И сразу поразился: у меня не спросили паспорта, а только записали, что № 826 занят месье Базиль Каменским.

При каждом номере — балкончик.

С балкона, как с аэроплана, виден Париж: ажурно-железная башня Эйфеля, гигантское колесо карусели, Луксорский обелиск, Триумфальная арка, Июльская колонна на площади Бастилии, бесконечные бульвары, собор богоматери, мосты через Сену, Пантеон — место погребения великих людей Франции.

И еще очень много всяких знаменитых, исторических возвышений и просто великолепнейших зданий высокой культуры.

Словом, Париж есть Париж, и для описанья его требуются книги и уйма времени.

Меня же в столице авиации, в этот воздушный период, интересовал только аэродром в Исси-ле-Мулино, что под боком Парижа.

И тут я, действительно, был потрясен. Масса ангаров, масса аэропланов различных систем, которые теперь ушли в область интересных воспоминаний о “детстве авиации”: “блерио”, “фарманы”, “антуанетт”, “райты”, “вуазены”, “заммеры”, “ньюпоры”, “савари”, “бреге”, “демуазель”, “сольние”, “кодроны”, “куртиссы”, “теллье”, “анрио”.

И почти все изобретатели французских конструкций были здесь, в Исси-Мулино, на пробных полетах с каждым днем совершенствовавшихся аэропланов и авиаторов.

Шла страшная, не на жизнь, а на смерть, конкуренция авиационных фирм.

Самыми популярными в то время были монопланы Блерио и бипланы Фарманов, Анри и Мориса.

Здесь же были школы пилотов-авиаторов и мастерские авиационных моторов.

Я решил летать на монопланах Блерио, переговорил со знаменитым изобретателем, и он послал меня прежде всего в мастерские, чтобы научиться разбирать и собирать моторы Анзани и ротативные Гнома.

Предварительная теоретическая подготовка у меня была еще в Петербурге: готовился у В.А. Лебедева, большого знатока-инструктора.

В парижских мастерских, под руководством старшего механика, я работал много, усердно, успешно и скоро самостоятельно регулировал моторы.

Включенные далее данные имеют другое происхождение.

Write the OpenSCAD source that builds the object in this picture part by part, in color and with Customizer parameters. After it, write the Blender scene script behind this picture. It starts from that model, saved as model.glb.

Явился с письмом механика к изобретателю Блерио; он тут же, на аэродроме, усадил на двухместный моноплан, и я, в качестве пассажира-ученика, полетел, остро наблюдая за каждым движеньем молодого, веселого авиатора-инструктора, который под гул мотора звонко кричал:

— Смотрите. Клеш свободно, на себя — в высоту, от себя — вниз. Равняйте прямую линию. Главное, ногами регулируйте руль хвоста. Слушайте мотор. Следите за смазкой. Контакт выключаем. Планируем.

А в глазах панорама: весь Париж будто встал на дыбы и качается, как исполинский корабль.

Но тут было не до впечатлений: каждая секунда на учете.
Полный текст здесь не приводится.